I was made to love and protect my children and not being able to give them that which I promised on the day they were born, is a cruel and unnatural punishment for simply being me on the wrong side of separation. I live with a stymied need to care, it leaves me speechless at times as I try to cope with the blocked up, stopped up, channel of my love for my children. If this were a torture it would be banned in the world.

I am the alienated parent, if you know me, acknowledge me, support me but do not let me drown in the endlessness of my suffering. If you live with me, give me the gift of holding me but do not let me drag you to the depths of my despair. Just because I am alienated does not mean my life has ended, remind me, walk with me, show me the autumn leaves and the summer sunshine and breathe for me when the pain becomes too great.

Speak the names of my children, ask me about their lives and the love that I feel for them, never let me forget that I am a mum or a dad. Keep the door open for my children and the path back to me clear. Untangle the weeds and tend the flowers. When you see them coming, hold me up so that my knees do not buckle.

Help me smile and open my arms as they come through the door.

48 thoughts on “I am the alienated parent

  1. I also hoped the pain would lesson over time, it doesn’t really, you manage it better, but at difficult times, you can easily stumble back into a hole of depression, four years grieving for me so far, I pray daily it ends , this page and others help you to realise you are not alone, or without hope ,


  2. Another brilliant article.

    A brilliant series of articles these Karen – showing the perspective from various angles.

    I wish I had these to hand to show the court/judge/CAFCASS/Guardian/so-called-expert the pain that, not just me the alienated parent, but how the alienator is in such a dark place and the children are stuck between a rock and a hard place. Perhaps then they would realise how imperative it is to provide help for such fractured families.

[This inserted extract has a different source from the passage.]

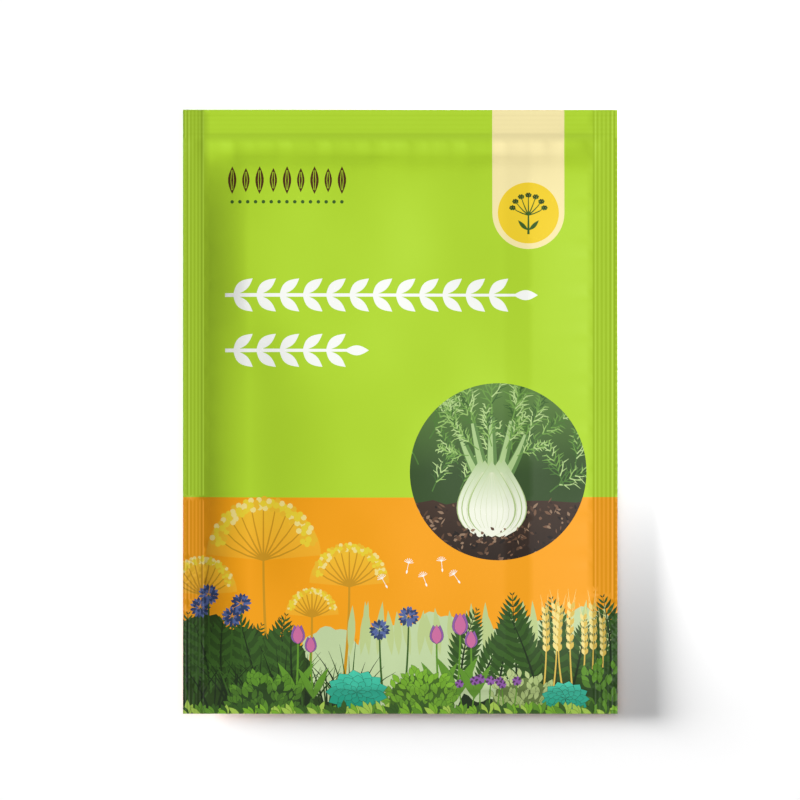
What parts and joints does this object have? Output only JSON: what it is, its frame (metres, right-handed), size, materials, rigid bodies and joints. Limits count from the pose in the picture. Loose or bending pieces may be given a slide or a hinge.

    This series of articles and others such as “This is how it happens” and many others are certainly worth keeping printed for anyone in the court process. But how about this too:- how about a similar series of articles outlining how it feels with the right help and a successful outcome? So, the titles could be

    – I WAS an alienated child
    – From perspective of an adult who also became Alienated;
    – From perspective of an adult that then became an Alienator
    – and ALSO as an alienated child released from the clutches of alienation

    – I WAS an alienated parent
    – The relief of finally seeing our children and ALSO the clear positive change in our children

    – I WAS an alienator
    – I haven’t got a clue what you could write here, but perhaps these people actually do go from being in a dark place to a positive and bright place???? God help them is all I can say!

    – I helped an alienated child from perspectife of a judge or other court officer.
    – maybe there is a feeling of satisfaction?

    – I helped an alienated family
    – this is YOU Karen! I think you’ve written a bit on this but still.
    – also, are there any court cases which could show the court related personnel how you have been held I high regard by other high court judges? This is difficult as you can’t quote court cases and there is only one I am aware of where you have been mentioned in a high profile high court case but perhaps you can write generally in your blog??

    My reason for these suggestions is that maybe, just maybe, it would help those in the court process by presenting these articles.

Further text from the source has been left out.